:: Work required ::
Reproduce this listing in full.

------ Given material

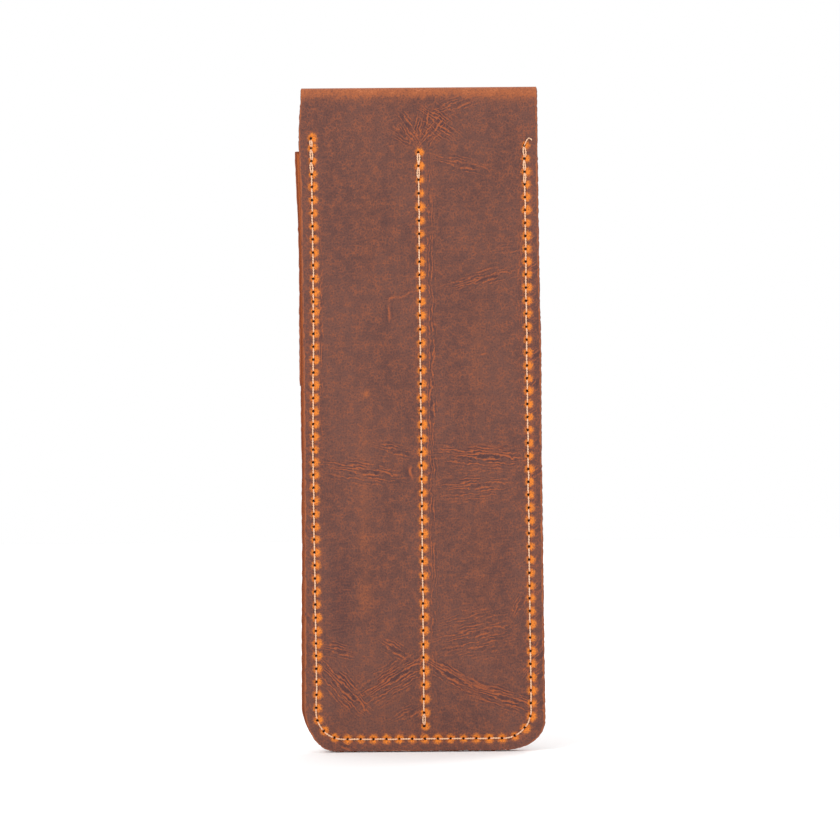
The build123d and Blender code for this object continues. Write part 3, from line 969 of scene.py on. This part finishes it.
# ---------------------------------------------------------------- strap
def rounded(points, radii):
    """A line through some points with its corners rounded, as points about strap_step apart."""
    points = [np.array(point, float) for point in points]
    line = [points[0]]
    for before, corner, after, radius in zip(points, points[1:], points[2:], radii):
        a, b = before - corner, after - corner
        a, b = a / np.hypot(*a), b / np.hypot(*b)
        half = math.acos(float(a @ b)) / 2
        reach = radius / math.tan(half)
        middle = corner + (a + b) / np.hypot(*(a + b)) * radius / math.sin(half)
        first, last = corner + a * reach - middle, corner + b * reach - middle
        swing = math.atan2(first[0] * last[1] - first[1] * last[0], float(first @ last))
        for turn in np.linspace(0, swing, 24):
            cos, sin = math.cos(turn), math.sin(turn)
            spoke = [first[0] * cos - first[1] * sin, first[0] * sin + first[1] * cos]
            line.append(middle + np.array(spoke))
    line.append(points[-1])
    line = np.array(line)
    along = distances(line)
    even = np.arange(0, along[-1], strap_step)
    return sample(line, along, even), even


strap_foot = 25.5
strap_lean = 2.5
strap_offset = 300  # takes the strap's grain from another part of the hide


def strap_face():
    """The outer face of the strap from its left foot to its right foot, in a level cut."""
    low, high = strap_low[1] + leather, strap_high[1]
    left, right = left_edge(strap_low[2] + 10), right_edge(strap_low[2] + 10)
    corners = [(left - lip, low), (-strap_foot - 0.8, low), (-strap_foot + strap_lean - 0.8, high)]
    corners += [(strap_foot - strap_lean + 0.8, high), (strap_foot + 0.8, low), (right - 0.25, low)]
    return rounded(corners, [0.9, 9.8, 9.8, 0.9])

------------

:: Full output ::
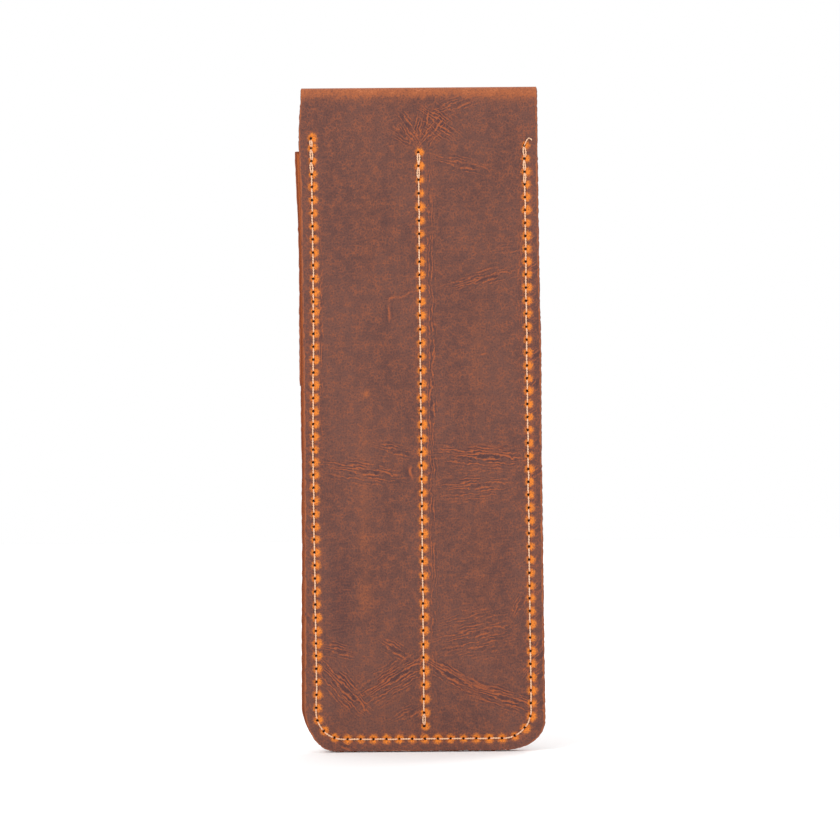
The build123d and Blender code for this object continues. Write part 3, from line 969 of scene.py on. This part finishes it.
# ---------------------------------------------------------------- strap
def rounded(points, radii):
    """A line through some points with its corners rounded, as points about strap_step apart."""
    points = [np.array(point, float) for point in points]
    line = [points[0]]
    for before, corner, after, radius in zip(points, points[1:], points[2:], radii):
        a, b = before - corner, after - corner
        a, b = a / np.hypot(*a), b / np.hypot(*b)
        half = math.acos(float(a @ b)) / 2
        reach = radius / math.tan(half)
        middle = corner + (a + b) / np.hypot(*(a + b)) * radius / math.sin(half)
        first, last = corner + a * reach - middle, corner + b * reach - middle
        swing = math.atan2(first[0] * last[1] - first[1] * last[0], float(first @ last))
        for turn in np.linspace(0, swing, 24):
            cos, sin = math.cos(turn), math.sin(turn)
            spoke = [first[0] * cos - first[1] * sin, first[0] * sin + first[1] * cos]
            line.append(middle + np.array(spoke))
    line.append(points[-1])
    line = np.array(line)
    along = distances(line)
    even = np.arange(0, along[-1], strap_step)
    return sample(line, along, even), even


strap_foot = 25.5
strap_lean = 2.5
strap_offset = 300  # takes the strap's grain from another part of the hide


def strap_face():
    """The outer face of the strap from its left foot to its right foot, in a level cut."""
    low, high = strap_low[1] + leather, strap_high[1]
    left, right = left_edge(strap_low[2] + 10), right_edge(strap_low[2] + 10)
    corners = [(left - lip, low), (-strap_foot - 0.8, low), (-strap_foot + strap_lean - 0.8, high)]
    corners += [(strap_foot - strap_lean + 0.8, high), (strap_foot + 0.8, low), (right - 0.25, low)]
    return rounded(corners, [0.9, 9.8, 9.8, 0.9])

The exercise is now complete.